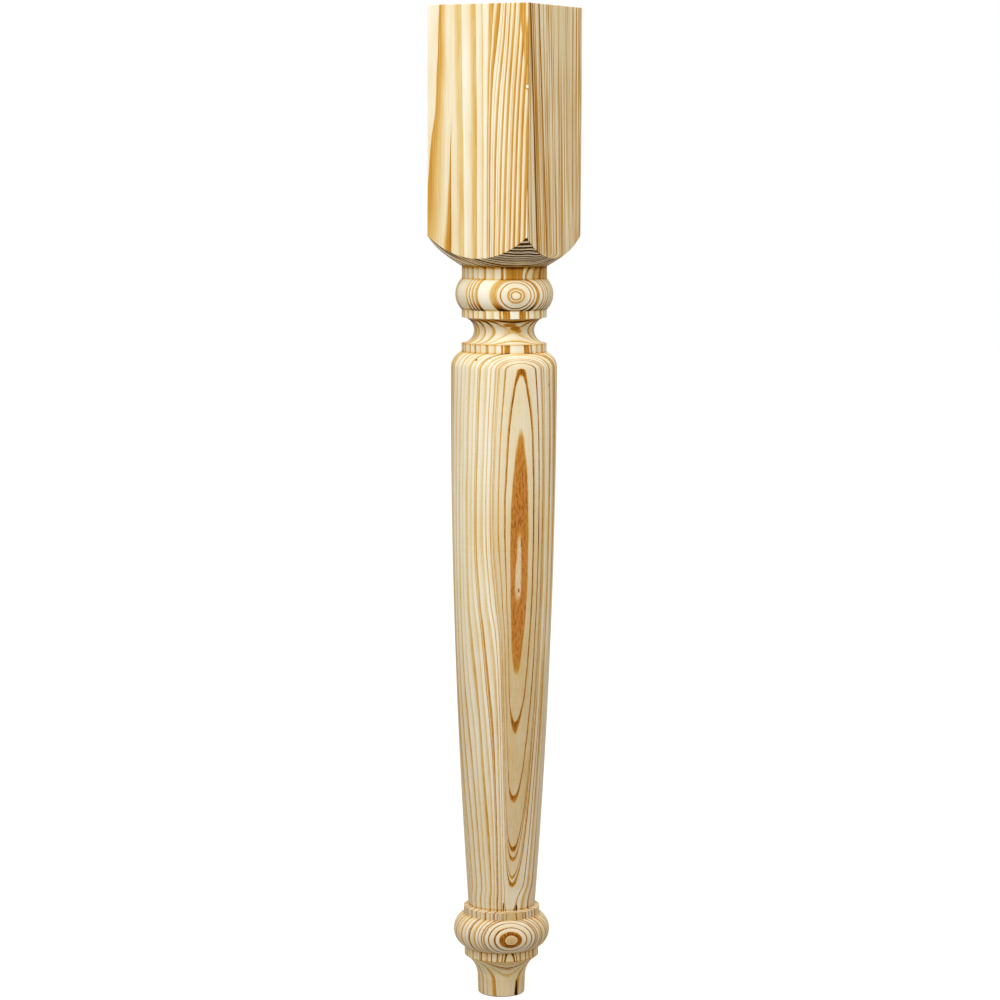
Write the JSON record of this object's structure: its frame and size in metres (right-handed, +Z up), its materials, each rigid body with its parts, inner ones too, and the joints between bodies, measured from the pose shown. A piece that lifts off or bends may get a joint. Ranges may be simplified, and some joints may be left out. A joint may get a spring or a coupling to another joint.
{
  "type": "table leg",
  "caption": "Turned pine farmhouse table leg: square block for the aprons, bead and cove, tapering round shaft, ball and collar, small round foot.",
  "frame": {"origin": "middle of the foot's underside, on the ground", "axes": "+Z up along the turning axis to the top of the block; the block's faces look along X and Y"},
  "size_m": [0.083, 0.083, 0.7366],
  "materials": {
    "pine": "bare sanded pine, satin, with open growth-ring figure"
  },
  "bodies": {
    "root": {"leg": "pine"}
  },
  "joints": []
}
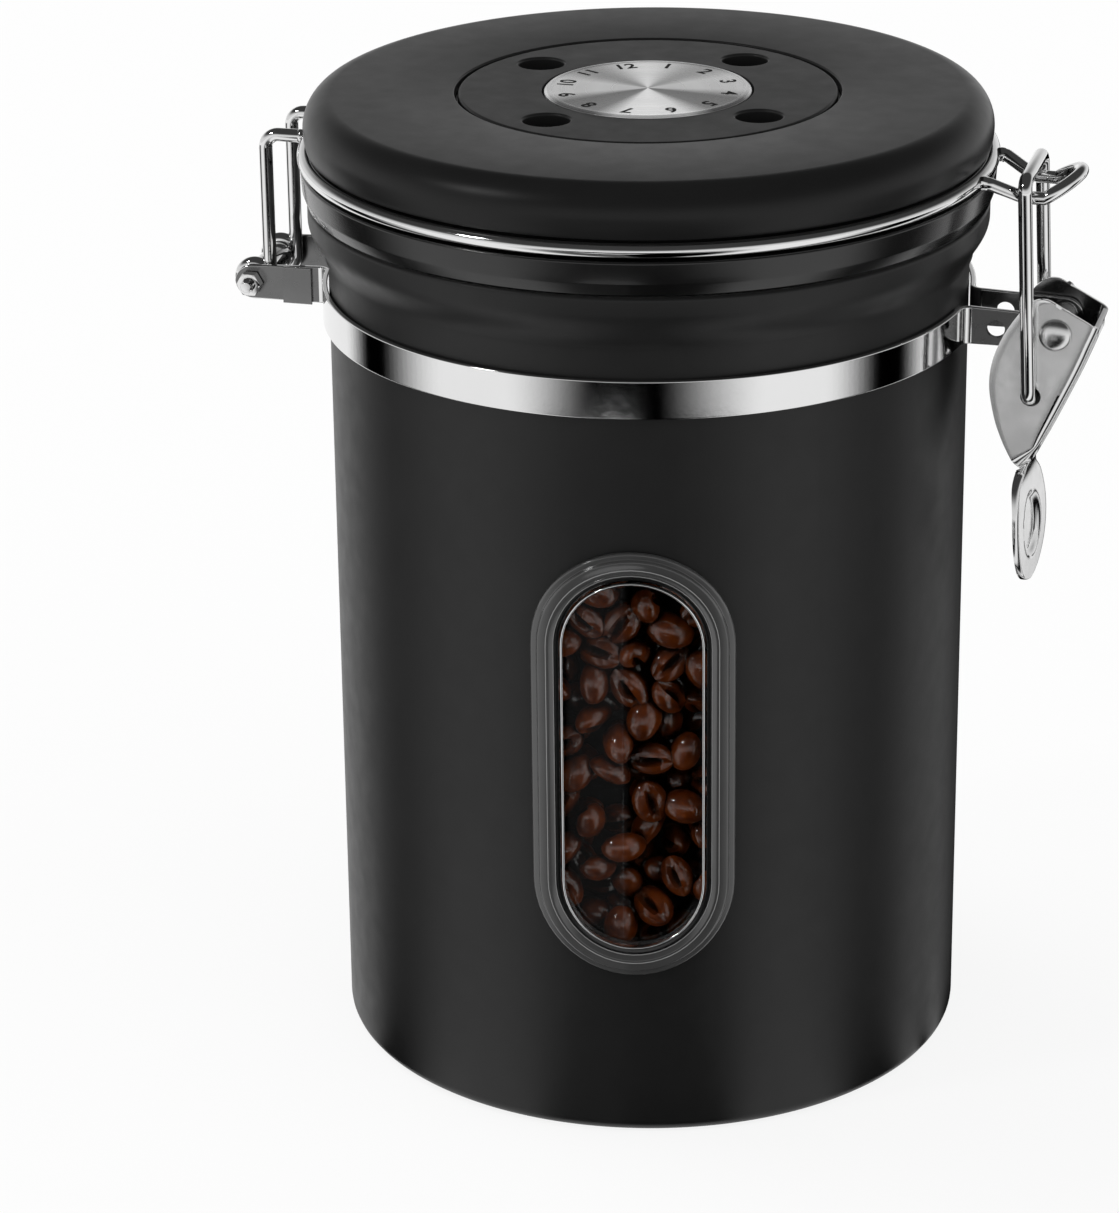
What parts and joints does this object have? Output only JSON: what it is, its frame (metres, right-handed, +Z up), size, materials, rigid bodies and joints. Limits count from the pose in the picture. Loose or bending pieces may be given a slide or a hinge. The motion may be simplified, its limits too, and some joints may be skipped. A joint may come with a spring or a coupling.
{
  "type": "coffee canister",
  "caption": "Cylindrical coffee canister with a wire-hinged lid, an over-centre bail latch, a vented top with a turning date dial, a degassing valve and an oval window in the wall.",
  "frame": {"origin": "centre of the foot ring's circle, on the can's axis, on the surface that the canister stands on", "axes": "+Z up along the can's axis, +X toward the latch, -X toward the lid's hinge, -Y toward the front, where the window faces, turned 11 degrees toward the latch"},
  "size_m": [0.1654, 0.1304, 0.1863],
  "materials": {
    "coated_steel": "matte powder coat",
    "black_plastic": "matte moulded",
    "gloss_black_plastic": "gloss moulded",
    "black_rubber": "matte",
    "clear_silicone": "satin translucent",
    "smoke_plastic": "clear moulded over black",
    "clear_pane": "polished",
    "chrome": "polished",
    "brushed_steel": "radially brushed"
  },
  "bodies": {
    "canister": {"canister_body": "coated_steel", "collar_ring": "coated_steel", "window_bezel": "smoke_plastic", "window_trim": "chrome", "window_pane": "clear_pane", "window_gasket": "black_rubber", "window_retainer": "black_plastic", "band_front": "chrome", "band_rear": "chrome", "hinge_bolt": "chrome", "hinge_nut": "chrome", "hinge_sleeve": "chrome", "latch_rivet": "chrome", "latch_spacer": "chrome"},
    "lid": {"lid_shell": "coated_steel", "lid_base": "gloss_black_plastic", "lid_liner": "gloss_black_plastic", "lid_gasket": "black_rubber", "vent_disc": "black_plastic", "valve_body": "black_plastic", "valve_membrane": "clear_silicone", "valve_cap": "black_plastic", "ring_wire": "chrome", "hinge_wire_front": "chrome", "hinge_wire_rear": "chrome", "catch_wire": "chrome"},
    "dial": {"date_dial": "brushed_steel", "dial_pin": "black_plastic", "dial_clip": "black_plastic"},
    "latch_lever": {"latch_lever": "chrome"},
    "latch_loop": {"latch_loop": "chrome"}
  },
  "joints": [
    {"name": "lid_hinge", "type": "hinge", "parent": "canister", "child": "lid", "pos_m": [-0.0752, 0, 0.1464], "axis": [0, -1, 0], "range_deg": [0, 105]},
    {"name": "dial_spin", "type": "hinge", "parent": "lid", "child": "dial", "pos_m": [0, 0, 0.1852], "axis": [0, 0, 1], "continuous": true},
    {"name": "lever_pivot", "type": "hinge", "parent": "canister", "child": "latch_lever", "pos_m": [0.0782, 0, 0.1464], "axis": [0, -1, 0], "range_deg": [0, 115]},
    {"name": "loop_pivot", "type": "hinge", "parent": "latch_lever", "child": "latch_loop", "pos_m": [0.074, 0, 0.1342], "axis": [0, -1, 0], "range_deg": [-85, 0]}
  ],
  "couplings": [
    {"joint": "loop_pivot", "follows": "lever_pivot", "ratio": -0.73}
  ]
}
____
- [Stated problem]
Each line of the listing should be echoed back exactly.

- [Completed task]
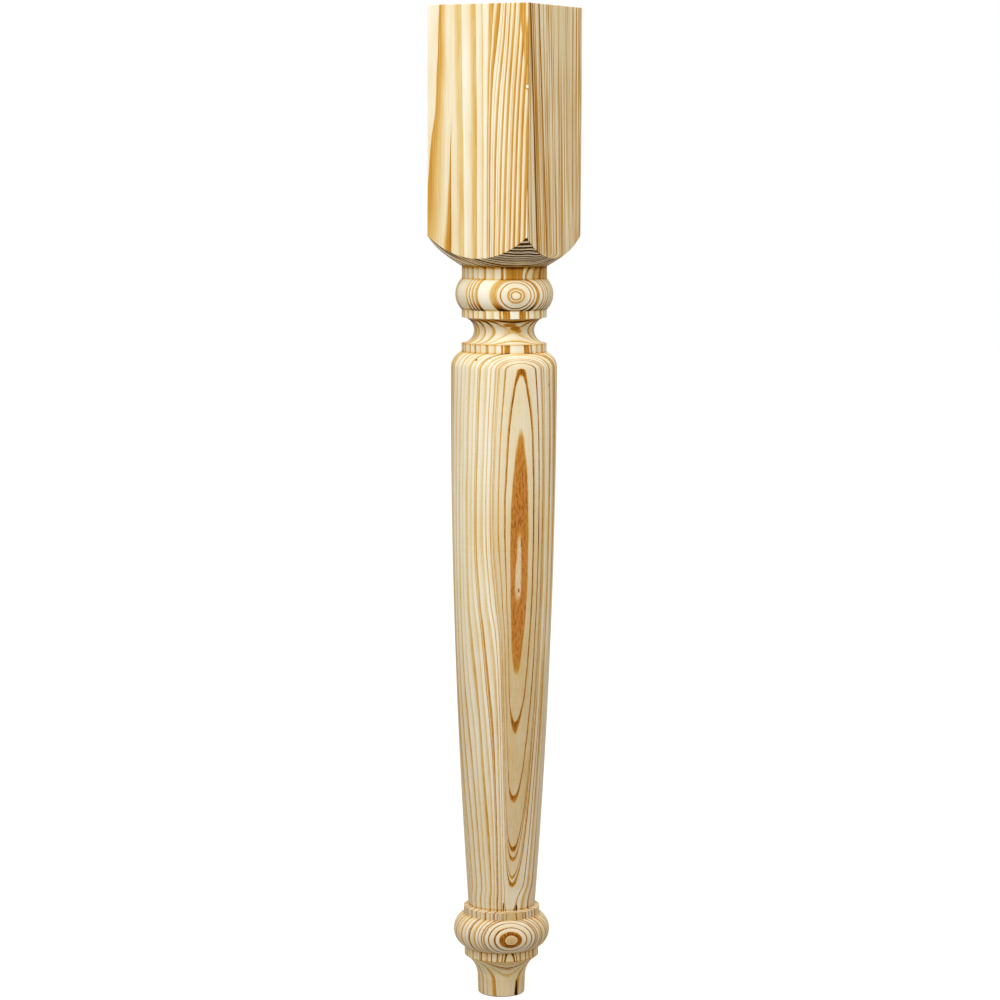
Write the JSON record of this object's structure: its frame and size in metres (right-handed, +Z up), its materials, each rigid body with its parts, inner ones too, and the joints between bodies, measured from the pose shown. A piece that lifts off or bends may get a joint. Ranges may be simplified, and some joints may be left out. A joint may get a spring or a coupling to another joint.
{
  "type": "table leg",
  "caption": "Turned pine farmhouse table leg: square block for the aprons, bead and cove, tapering round shaft, ball and collar, small round foot.",
  "frame": {"origin": "middle of the foot's underside, on the ground", "axes": "+Z up along the turning axis to the top of the block; the block's faces look along X and Y"},
  "size_m": [0.083, 0.083, 0.7366],
  "materials": {
    "pine": "bare sanded pine, satin, with open growth-ring figure"
  },
  "bodies": {
    "root": {"leg": "pine"}
  },
  "joints": []
}
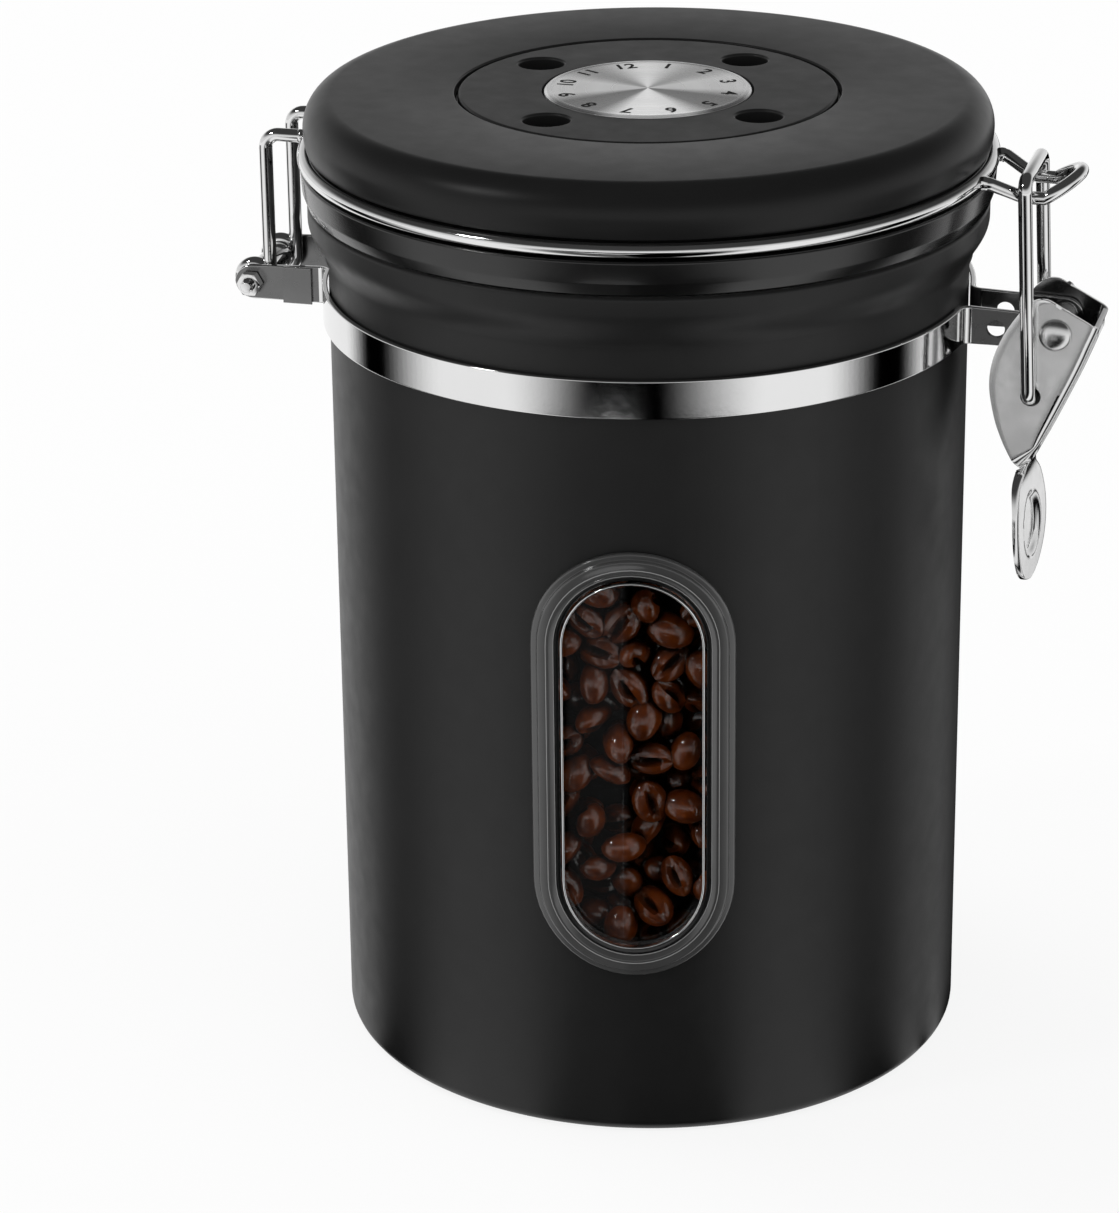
What parts and joints does this object have? Output only JSON: what it is, its frame (metres, right-handed, +Z up), size, materials, rigid bodies and joints. Limits count from the pose in the picture. Loose or bending pieces may be given a slide or a hinge. The motion may be simplified, its limits too, and some joints may be skipped. A joint may come with a spring or a coupling.
{
  "type": "coffee canister",
  "caption": "Cylindrical coffee canister with a wire-hinged lid, an over-centre bail latch, a vented top with a turning date dial, a degassing valve and an oval window in the wall.",
  "frame": {"origin": "centre of the foot ring's circle, on the can's axis, on the surface that the canister stands on", "axes": "+Z up along the can's axis, +X toward the latch, -X toward the lid's hinge, -Y toward the front, where the window faces, turned 11 degrees toward the latch"},
  "size_m": [0.1654, 0.1304, 0.1863],
  "materials": {
    "coated_steel": "matte powder coat",
    "black_plastic": "matte moulded",
    "gloss_black_plastic": "gloss moulded",
    "black_rubber": "matte",
    "clear_silicone": "satin translucent",
    "smoke_plastic": "clear moulded over black",
    "clear_pane": "polished",
    "chrome": "polished",
    "brushed_steel": "radially brushed"
  },
  "bodies": {
    "canister": {"canister_body": "coated_steel", "collar_ring": "coated_steel", "window_bezel": "smoke_plastic", "window_trim": "chrome", "window_pane": "clear_pane", "window_gasket": "black_rubber", "window_retainer": "black_plastic", "band_front": "chrome", "band_rear": "chrome", "hinge_bolt": "chrome", "hinge_nut": "chrome", "hinge_sleeve": "chrome", "latch_rivet": "chrome", "latch_spacer": "chrome"},
    "lid": {"lid_shell": "coated_steel", "lid_base": "gloss_black_plastic", "lid_liner": "gloss_black_plastic", "lid_gasket": "black_rubber", "vent_disc": "black_plastic", "valve_body": "black_plastic", "valve_membrane": "clear_silicone", "valve_cap": "black_plastic", "ring_wire": "chrome", "hinge_wire_front": "chrome", "hinge_wire_rear": "chrome", "catch_wire": "chrome"},
    "dial": {"date_dial": "brushed_steel", "dial_pin": "black_plastic", "dial_clip": "black_plastic"},
    "latch_lever": {"latch_lever": "chrome"},
    "latch_loop": {"latch_loop": "chrome"}
  },
  "joints": [
    {"name": "lid_hinge", "type": "hinge", "parent": "canister", "child": "lid", "pos_m": [-0.0752, 0, 0.1464], "axis": [0, -1, 0], "range_deg": [0, 105]},
    {"name": "dial_spin", "type": "hinge", "parent": "lid", "child": "dial", "pos_m": [0, 0, 0.1852], "axis": [0, 0, 1], "continuous": true},
    {"name": "lever_pivot", "type": "hinge", "parent": "canister", "child": "latch_lever", "pos_m": [0.0782, 0, 0.1464], "axis": [0, -1, 0], "range_deg": [0, 115]},
    {"name": "loop_pivot", "type": "hinge", "parent": "latch_lever", "child": "latch_loop", "pos_m": [0.074, 0, 0.1342], "axis": [0, -1, 0], "range_deg": [-85, 0]}
  ],
  "couplings": [
    {"joint": "loop_pivot", "follows": "lever_pivot", "ratio": -0.73}
  ]
}